The widely followed nondefense capital goods orders also fell in January, down by 6.3% (down by 5.7% before prior-period revisions) for the month, versus a revised monthly gain of 6.8% (previously 5.8%) in December orders. The monthly January decline also was impacted by the weak aircraft sales. For January 2012, the unadjusted year-to-year growth in the series slowed to 21.5% against a revised 31.3% (previously 30.4%) in December.

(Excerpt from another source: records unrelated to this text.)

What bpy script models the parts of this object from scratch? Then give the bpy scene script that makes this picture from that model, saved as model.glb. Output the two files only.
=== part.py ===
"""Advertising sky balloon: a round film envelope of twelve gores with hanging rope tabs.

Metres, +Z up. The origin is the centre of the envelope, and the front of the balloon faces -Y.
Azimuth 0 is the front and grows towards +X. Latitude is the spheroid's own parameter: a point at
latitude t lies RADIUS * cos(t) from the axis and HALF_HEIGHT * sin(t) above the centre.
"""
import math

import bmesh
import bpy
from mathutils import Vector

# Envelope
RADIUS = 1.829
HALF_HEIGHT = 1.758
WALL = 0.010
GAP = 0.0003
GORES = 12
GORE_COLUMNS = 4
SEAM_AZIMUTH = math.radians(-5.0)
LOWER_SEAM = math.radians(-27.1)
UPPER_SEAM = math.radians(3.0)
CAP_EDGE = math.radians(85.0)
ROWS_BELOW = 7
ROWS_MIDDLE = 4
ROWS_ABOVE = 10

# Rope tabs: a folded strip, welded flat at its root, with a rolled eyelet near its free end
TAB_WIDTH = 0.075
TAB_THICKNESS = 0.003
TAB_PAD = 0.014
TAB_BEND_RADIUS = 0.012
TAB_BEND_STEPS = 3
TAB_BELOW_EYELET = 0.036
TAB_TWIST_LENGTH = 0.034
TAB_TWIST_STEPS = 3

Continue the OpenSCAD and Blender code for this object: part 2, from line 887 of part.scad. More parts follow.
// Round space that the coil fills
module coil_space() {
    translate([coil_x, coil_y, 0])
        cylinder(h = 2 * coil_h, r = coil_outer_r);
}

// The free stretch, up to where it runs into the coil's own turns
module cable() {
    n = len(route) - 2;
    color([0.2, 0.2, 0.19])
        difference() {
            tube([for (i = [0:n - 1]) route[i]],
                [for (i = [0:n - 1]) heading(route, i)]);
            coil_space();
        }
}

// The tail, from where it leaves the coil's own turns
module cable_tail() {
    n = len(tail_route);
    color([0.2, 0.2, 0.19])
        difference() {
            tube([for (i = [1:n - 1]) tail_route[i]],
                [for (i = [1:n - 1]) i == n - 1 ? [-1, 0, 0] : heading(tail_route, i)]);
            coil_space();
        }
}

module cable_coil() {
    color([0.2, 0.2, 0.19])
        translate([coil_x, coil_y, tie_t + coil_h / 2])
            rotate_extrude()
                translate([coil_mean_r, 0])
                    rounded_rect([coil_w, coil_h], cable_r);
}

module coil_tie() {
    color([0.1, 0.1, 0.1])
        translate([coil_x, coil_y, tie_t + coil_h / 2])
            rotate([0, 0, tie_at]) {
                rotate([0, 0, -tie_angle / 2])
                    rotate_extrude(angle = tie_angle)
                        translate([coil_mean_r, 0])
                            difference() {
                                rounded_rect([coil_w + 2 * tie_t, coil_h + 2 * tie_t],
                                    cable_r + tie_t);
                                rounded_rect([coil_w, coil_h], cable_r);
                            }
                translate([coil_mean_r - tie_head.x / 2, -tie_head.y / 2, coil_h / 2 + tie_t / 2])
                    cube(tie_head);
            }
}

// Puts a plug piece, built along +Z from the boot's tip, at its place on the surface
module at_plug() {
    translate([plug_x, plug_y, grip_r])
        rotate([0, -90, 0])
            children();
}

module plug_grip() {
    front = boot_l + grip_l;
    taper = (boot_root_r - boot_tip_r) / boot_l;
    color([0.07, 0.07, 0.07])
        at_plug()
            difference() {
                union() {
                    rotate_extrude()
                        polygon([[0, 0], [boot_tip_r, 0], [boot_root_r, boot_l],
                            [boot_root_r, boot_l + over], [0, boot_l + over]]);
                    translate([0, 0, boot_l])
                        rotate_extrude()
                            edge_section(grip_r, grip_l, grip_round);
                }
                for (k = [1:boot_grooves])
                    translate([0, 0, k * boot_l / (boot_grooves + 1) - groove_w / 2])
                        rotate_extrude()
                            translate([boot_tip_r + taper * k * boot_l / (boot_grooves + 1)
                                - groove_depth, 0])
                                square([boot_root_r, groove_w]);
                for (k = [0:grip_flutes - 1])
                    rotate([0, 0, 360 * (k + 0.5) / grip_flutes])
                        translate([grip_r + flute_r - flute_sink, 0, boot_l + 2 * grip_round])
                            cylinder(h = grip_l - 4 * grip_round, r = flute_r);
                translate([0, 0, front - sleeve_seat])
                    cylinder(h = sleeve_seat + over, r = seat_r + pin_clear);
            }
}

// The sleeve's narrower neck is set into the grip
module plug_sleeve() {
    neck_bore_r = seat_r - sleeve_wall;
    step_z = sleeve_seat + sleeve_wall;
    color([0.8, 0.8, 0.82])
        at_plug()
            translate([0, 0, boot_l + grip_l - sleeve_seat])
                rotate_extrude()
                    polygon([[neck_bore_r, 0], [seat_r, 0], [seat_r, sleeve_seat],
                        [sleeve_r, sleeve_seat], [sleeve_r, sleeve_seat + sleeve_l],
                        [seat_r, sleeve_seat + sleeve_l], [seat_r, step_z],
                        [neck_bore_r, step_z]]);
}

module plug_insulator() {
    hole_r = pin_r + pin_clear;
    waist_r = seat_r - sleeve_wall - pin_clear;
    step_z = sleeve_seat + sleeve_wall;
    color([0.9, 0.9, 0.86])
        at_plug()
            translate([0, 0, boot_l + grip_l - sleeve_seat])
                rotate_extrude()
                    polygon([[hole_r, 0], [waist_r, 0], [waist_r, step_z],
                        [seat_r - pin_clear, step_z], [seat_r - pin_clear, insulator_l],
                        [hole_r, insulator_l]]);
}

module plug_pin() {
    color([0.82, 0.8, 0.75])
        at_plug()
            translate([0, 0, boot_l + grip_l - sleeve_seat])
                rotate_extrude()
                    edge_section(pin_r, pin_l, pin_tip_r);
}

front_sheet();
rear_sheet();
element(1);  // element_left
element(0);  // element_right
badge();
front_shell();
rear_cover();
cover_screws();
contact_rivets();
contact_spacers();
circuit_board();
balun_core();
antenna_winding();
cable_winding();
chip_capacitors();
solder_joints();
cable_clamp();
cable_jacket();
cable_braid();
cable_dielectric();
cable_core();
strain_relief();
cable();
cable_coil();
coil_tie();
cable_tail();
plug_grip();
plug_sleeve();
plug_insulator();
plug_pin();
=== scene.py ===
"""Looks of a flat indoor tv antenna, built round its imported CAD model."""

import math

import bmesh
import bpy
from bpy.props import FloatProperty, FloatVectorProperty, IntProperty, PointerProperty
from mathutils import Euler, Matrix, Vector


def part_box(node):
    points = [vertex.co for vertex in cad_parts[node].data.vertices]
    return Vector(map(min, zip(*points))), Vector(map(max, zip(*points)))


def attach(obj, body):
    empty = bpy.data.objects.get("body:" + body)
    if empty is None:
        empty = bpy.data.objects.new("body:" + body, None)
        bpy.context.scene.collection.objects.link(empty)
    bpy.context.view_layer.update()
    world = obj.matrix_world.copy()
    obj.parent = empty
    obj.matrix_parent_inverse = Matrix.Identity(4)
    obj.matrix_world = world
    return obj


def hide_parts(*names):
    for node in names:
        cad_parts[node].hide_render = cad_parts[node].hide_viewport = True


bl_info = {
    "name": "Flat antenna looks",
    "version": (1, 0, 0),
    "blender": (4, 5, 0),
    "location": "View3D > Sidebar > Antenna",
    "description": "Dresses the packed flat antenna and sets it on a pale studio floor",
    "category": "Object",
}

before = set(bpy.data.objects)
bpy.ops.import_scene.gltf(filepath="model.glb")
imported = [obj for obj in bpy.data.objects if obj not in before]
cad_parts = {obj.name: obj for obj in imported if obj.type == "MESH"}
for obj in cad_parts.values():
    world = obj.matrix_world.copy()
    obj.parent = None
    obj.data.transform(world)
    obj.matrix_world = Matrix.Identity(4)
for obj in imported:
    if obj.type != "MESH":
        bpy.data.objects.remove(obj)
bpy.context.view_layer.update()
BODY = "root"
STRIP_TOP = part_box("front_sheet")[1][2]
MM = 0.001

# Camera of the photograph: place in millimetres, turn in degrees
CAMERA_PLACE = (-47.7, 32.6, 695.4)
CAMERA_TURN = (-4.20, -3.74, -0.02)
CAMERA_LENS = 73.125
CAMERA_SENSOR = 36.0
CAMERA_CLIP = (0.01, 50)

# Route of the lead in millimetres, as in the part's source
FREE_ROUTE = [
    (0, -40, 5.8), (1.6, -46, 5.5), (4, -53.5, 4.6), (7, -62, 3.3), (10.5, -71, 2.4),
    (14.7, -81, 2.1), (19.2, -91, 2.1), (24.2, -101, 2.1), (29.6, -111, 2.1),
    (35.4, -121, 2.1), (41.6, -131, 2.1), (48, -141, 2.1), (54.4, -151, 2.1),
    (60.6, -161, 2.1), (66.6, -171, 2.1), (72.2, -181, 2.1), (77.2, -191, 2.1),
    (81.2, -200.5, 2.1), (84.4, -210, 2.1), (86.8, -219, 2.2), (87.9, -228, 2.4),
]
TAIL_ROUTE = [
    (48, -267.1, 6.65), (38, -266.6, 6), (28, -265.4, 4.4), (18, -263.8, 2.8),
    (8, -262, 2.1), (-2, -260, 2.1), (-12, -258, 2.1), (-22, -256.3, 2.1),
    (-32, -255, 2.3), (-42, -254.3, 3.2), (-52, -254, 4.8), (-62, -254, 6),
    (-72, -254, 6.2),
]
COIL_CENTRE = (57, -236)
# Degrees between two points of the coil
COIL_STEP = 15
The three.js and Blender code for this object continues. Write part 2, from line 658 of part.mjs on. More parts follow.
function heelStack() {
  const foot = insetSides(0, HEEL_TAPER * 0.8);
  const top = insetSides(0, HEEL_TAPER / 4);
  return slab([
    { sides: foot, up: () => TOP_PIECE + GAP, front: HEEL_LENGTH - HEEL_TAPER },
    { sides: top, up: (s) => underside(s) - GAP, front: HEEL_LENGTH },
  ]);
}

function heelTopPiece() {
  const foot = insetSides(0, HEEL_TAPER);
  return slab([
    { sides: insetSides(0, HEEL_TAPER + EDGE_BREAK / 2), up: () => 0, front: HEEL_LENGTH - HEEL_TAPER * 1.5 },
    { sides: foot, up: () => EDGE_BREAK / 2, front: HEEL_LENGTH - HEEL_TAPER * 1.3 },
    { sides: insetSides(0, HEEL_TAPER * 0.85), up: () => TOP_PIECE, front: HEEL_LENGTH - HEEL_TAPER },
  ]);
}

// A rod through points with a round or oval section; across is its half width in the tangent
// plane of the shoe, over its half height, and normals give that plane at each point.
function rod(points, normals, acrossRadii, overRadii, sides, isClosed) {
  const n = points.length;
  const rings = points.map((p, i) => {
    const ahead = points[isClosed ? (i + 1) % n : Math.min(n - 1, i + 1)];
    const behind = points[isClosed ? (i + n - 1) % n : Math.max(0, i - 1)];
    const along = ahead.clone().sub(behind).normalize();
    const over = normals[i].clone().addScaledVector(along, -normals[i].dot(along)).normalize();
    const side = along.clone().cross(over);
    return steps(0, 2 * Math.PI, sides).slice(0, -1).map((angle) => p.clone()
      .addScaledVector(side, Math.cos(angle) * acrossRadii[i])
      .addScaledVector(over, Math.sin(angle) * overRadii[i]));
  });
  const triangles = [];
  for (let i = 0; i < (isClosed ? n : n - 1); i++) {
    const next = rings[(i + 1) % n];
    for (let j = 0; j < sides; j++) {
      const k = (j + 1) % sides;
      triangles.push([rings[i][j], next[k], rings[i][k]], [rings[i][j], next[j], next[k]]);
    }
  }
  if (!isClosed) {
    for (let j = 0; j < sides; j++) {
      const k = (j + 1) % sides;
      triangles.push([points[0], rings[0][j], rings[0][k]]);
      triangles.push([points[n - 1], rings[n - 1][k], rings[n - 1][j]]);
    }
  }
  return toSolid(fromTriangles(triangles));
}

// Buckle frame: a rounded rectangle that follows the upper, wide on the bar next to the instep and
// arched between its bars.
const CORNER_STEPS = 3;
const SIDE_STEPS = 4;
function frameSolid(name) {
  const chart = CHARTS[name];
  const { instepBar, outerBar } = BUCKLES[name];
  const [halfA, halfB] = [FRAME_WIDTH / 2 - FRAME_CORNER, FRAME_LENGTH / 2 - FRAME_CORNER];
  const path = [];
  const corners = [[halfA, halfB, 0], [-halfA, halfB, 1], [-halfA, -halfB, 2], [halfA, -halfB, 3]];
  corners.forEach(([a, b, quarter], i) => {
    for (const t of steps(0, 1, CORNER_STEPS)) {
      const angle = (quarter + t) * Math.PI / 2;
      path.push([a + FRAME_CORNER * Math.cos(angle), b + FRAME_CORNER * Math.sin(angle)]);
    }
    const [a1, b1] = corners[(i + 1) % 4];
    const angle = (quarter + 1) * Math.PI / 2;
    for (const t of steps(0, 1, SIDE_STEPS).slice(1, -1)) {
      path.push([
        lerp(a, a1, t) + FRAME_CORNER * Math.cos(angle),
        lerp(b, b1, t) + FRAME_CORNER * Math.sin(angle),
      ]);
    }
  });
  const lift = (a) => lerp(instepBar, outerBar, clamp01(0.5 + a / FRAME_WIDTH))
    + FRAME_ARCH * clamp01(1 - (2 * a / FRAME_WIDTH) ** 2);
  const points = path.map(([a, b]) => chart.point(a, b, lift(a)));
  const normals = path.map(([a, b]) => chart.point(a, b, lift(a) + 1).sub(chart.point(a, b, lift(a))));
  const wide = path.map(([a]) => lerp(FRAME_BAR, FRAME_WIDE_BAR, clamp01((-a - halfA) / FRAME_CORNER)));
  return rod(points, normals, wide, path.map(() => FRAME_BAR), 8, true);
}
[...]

Week Ahead. Recognition of an intensifying double-dip recession as well as an escalating inflation problem remains sporadic. The political system would like to see the issues disappear until after the election; the media does its best to avoid publicizing unhappy economic news; and the financial markets will do their best to avoid recognition of the problems for as long as possible, problems that have horrendous implications for the markets and for systemic stability.
Until such time as financial-market expectations move to catch up fully with underlying reality, or underlying reality catches up with the markets, reporting generally will continue to show higher-than-expected inflation and weaker-than-expected economic results in the months and year ahead. Increasingly, previously unreported economic weakness should show up in prior-period revisions.
Employment and Unemployment (February 2012). The February 2012 release on labor market conditions is scheduled for Friday, March 9th. Consensus forecasters are looking for a payroll gain of 208,000 for February, versus initial reporting of a 243,000 gain in January, and expect the unemployment rate to hold at 8.3%, per MarketWatch.com. With unusual seasonal factors at work in January’s payroll estimates, and with Mr. Bernanke’s recent caution on the sustainability of the decline in the headline unemployment rate, odds favor a much weaker-than-expected payroll number, as well as an uptick in the headline unemployment rate. The broader U.6 and SGS unemployment rate estimates likely will move higher, with increasing numbers of unemployed shifting out of headline unemployment the headline labor force, into short- and long-term discouraged worker status.